Up to and including the line that contains "return trail(Part.makeCylinder(AXLE_R, 2", write out each line of the material from its first line, exactly.
Rows start
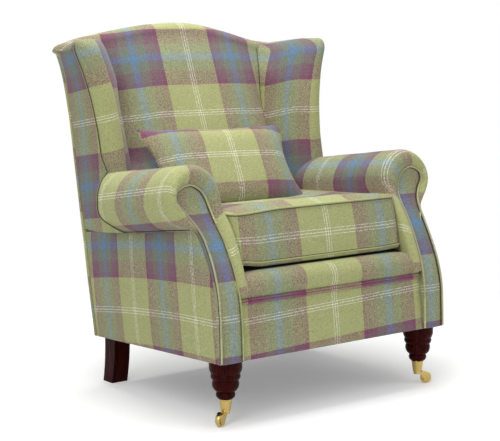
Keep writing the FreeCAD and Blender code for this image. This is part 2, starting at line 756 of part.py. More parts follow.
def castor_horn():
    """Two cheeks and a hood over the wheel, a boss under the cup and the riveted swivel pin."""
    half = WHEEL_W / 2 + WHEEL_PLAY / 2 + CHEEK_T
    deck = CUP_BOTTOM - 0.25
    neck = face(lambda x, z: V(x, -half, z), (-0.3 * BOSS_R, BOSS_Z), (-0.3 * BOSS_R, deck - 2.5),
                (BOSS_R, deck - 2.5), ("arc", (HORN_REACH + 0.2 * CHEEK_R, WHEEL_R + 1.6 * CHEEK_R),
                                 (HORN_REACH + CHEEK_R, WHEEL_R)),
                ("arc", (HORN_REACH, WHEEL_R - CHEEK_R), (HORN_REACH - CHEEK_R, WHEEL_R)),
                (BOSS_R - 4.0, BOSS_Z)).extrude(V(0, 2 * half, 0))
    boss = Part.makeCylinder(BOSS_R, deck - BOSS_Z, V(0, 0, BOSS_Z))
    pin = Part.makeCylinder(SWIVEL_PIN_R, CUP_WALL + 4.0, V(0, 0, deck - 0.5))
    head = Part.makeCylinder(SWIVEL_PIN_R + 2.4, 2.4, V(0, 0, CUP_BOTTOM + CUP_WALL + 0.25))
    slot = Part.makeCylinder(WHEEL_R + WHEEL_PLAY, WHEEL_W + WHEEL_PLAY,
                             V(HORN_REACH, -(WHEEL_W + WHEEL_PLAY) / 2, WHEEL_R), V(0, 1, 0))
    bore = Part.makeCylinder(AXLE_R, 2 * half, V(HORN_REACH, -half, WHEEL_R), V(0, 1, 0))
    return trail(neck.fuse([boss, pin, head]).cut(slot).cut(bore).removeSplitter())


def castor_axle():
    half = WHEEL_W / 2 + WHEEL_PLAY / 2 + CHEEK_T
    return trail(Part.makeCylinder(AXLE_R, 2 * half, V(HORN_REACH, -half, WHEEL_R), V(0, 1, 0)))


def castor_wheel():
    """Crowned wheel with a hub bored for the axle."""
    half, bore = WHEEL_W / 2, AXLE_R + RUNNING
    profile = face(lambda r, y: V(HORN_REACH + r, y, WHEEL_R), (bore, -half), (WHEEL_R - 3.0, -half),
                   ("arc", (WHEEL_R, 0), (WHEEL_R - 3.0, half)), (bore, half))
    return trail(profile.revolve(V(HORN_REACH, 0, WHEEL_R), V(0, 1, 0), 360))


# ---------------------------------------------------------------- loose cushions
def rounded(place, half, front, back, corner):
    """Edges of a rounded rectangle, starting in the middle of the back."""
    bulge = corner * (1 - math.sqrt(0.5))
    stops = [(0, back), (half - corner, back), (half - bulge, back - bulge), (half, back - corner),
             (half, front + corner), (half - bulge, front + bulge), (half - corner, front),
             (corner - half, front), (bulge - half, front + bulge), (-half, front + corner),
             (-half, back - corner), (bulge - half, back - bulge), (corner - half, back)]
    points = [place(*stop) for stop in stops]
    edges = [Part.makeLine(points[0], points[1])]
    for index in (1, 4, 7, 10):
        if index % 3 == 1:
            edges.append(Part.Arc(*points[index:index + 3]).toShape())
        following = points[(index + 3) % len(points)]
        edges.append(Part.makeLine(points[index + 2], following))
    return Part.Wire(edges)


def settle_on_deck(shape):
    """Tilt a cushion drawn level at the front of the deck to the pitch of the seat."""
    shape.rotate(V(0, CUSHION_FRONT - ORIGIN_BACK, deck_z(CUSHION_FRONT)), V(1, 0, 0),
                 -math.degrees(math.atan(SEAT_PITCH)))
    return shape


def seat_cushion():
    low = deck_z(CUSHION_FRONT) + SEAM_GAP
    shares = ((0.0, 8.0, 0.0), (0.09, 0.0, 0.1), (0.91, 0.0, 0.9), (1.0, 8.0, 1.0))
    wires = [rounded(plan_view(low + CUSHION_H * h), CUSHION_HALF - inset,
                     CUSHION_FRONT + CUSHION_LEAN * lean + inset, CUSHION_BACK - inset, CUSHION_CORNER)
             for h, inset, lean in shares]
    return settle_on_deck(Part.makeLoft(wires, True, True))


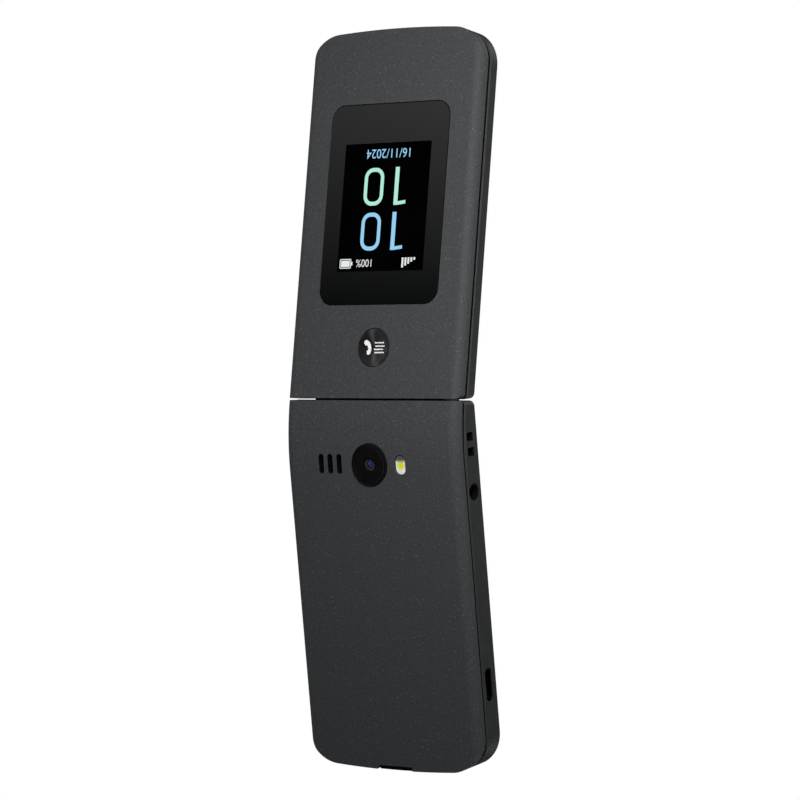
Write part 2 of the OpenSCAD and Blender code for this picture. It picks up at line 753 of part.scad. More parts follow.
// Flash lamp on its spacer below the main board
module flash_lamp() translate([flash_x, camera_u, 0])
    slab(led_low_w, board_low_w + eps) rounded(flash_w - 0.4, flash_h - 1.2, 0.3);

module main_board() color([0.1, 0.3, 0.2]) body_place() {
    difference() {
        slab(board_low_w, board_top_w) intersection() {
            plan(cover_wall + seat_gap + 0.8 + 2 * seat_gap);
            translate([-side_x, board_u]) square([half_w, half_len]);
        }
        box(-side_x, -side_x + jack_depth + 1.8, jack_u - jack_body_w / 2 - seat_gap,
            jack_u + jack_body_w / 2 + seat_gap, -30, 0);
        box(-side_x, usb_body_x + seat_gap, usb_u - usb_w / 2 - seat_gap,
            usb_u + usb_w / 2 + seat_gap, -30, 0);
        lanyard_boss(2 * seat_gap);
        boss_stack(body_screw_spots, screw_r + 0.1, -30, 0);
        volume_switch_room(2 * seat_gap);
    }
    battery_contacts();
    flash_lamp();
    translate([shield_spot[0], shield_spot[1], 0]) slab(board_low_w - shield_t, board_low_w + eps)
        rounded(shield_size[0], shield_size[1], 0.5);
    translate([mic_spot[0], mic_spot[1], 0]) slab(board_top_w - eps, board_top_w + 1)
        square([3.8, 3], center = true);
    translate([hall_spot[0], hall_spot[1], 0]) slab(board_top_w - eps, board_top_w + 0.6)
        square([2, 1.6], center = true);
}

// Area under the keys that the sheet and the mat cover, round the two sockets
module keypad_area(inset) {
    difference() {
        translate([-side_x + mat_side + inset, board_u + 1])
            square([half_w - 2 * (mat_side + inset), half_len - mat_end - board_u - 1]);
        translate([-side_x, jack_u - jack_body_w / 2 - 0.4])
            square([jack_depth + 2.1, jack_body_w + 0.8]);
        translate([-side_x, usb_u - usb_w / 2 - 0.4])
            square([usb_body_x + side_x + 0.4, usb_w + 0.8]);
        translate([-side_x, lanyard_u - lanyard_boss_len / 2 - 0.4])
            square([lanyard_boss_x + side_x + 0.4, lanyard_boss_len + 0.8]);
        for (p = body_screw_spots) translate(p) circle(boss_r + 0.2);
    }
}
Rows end
- _Task output_
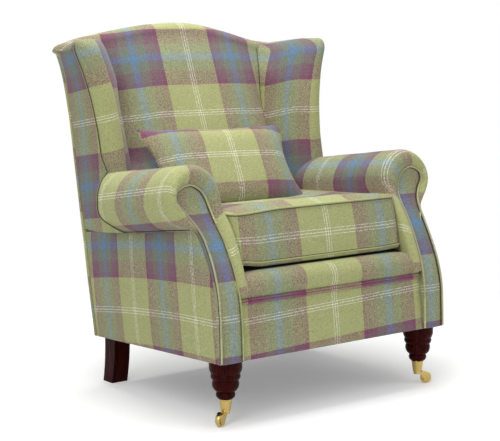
Keep writing the FreeCAD and Blender code for this image. This is part 2, starting at line 756 of part.py. More parts follow.
def castor_horn():
    """Two cheeks and a hood over the wheel, a boss under the cup and the riveted swivel pin."""
    half = WHEEL_W / 2 + WHEEL_PLAY / 2 + CHEEK_T
    deck = CUP_BOTTOM - 0.25
    neck = face(lambda x, z: V(x, -half, z), (-0.3 * BOSS_R, BOSS_Z), (-0.3 * BOSS_R, deck - 2.5),
                (BOSS_R, deck - 2.5), ("arc", (HORN_REACH + 0.2 * CHEEK_R, WHEEL_R + 1.6 * CHEEK_R),
                                 (HORN_REACH + CHEEK_R, WHEEL_R)),
                ("arc", (HORN_REACH, WHEEL_R - CHEEK_R), (HORN_REACH - CHEEK_R, WHEEL_R)),
                (BOSS_R - 4.0, BOSS_Z)).extrude(V(0, 2 * half, 0))
    boss = Part.makeCylinder(BOSS_R, deck - BOSS_Z, V(0, 0, BOSS_Z))
    pin = Part.makeCylinder(SWIVEL_PIN_R, CUP_WALL + 4.0, V(0, 0, deck - 0.5))
    head = Part.makeCylinder(SWIVEL_PIN_R + 2.4, 2.4, V(0, 0, CUP_BOTTOM + CUP_WALL + 0.25))
    slot = Part.makeCylinder(WHEEL_R + WHEEL_PLAY, WHEEL_W + WHEEL_PLAY,
                             V(HORN_REACH, -(WHEEL_W + WHEEL_PLAY) / 2, WHEEL_R), V(0, 1, 0))
    bore = Part.makeCylinder(AXLE_R, 2 * half, V(HORN_REACH, -half, WHEEL_R), V(0, 1, 0))
    return trail(neck.fuse([boss, pin, head]).cut(slot).cut(bore).removeSplitter())


def castor_axle():
    half = WHEEL_W / 2 + WHEEL_PLAY / 2 + CHEEK_T
    return trail(Part.makeCylinder(AXLE_R, 2 * half, V(HORN_REACH, -half, WHEEL_R), V(0, 1, 0)))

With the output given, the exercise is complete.